Currently an M.Phil Research Scholar in English Literature at the University of Calcutta. ORCID: http://orcid.org/0000-0002-8551-5518. Email: swayamdiptadas22@gmail.com.

Volume 8, Number 3, 2016 I Full Text PDF

DOI: 10.21659/rupkatha.v8n3.05

Received May 31, 2016; Revised July 20, 2016; Accepted July 30, 2016; Published August 18, 2016


Abstract

The paper would attempt to dwell into the wider philosophical and ontological implications of vegetarianism and in the process offer a deconstructive critique of the more physicalist currency of vegetarianism advocated by many animal rights activists, philosophers and writers like J.M. Coetzee. Taking up Jacques Derrida’s notion of Anthropocentric “Carno-Phallogocentrism” , the paper would argue how any parochial notion of vegetarianism (including those by J.M. Coetzee in Elizabeth Costello) actually reserves the kernel of a certain anthropomorphic Enlightenment humanism and thus partakes in a kind of epistemic violence upon the animal “other” even while it poses to speak on behalf of them.

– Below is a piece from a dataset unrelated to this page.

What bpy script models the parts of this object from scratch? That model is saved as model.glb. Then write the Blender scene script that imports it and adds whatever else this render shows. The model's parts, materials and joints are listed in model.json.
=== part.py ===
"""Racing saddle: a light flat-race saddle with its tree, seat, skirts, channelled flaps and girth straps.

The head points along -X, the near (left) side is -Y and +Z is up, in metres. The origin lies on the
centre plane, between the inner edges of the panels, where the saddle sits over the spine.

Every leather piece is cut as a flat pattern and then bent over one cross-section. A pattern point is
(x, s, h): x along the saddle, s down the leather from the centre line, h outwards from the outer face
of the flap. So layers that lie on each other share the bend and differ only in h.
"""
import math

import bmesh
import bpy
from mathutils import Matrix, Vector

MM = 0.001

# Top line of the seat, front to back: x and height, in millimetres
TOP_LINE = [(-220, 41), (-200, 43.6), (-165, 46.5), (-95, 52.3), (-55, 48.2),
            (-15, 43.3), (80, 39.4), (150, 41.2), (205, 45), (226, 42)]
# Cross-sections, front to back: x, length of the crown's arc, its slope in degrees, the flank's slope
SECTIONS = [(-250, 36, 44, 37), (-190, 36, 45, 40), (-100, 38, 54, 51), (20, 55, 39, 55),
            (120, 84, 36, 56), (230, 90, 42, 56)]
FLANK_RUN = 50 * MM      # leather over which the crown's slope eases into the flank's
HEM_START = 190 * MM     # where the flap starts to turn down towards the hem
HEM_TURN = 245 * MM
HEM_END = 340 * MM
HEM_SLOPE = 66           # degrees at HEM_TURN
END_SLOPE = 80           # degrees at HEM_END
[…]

The trajectory of this paper would take up post-humanist thinkers like Heidegger and Emmanuel Levinas to trace the kernel of anthropocentric humanism even in the positing of the post-cartesian subject and attempt to locate an etymological anthropocentric inheritance of the same in the differential humanism of animal philosophers like J.M. Coetzee.

 

Keywords: Cultural Vegetarianism, Carno-Phallogocentrism, Conditional ethicality, animal rights, post-humanism.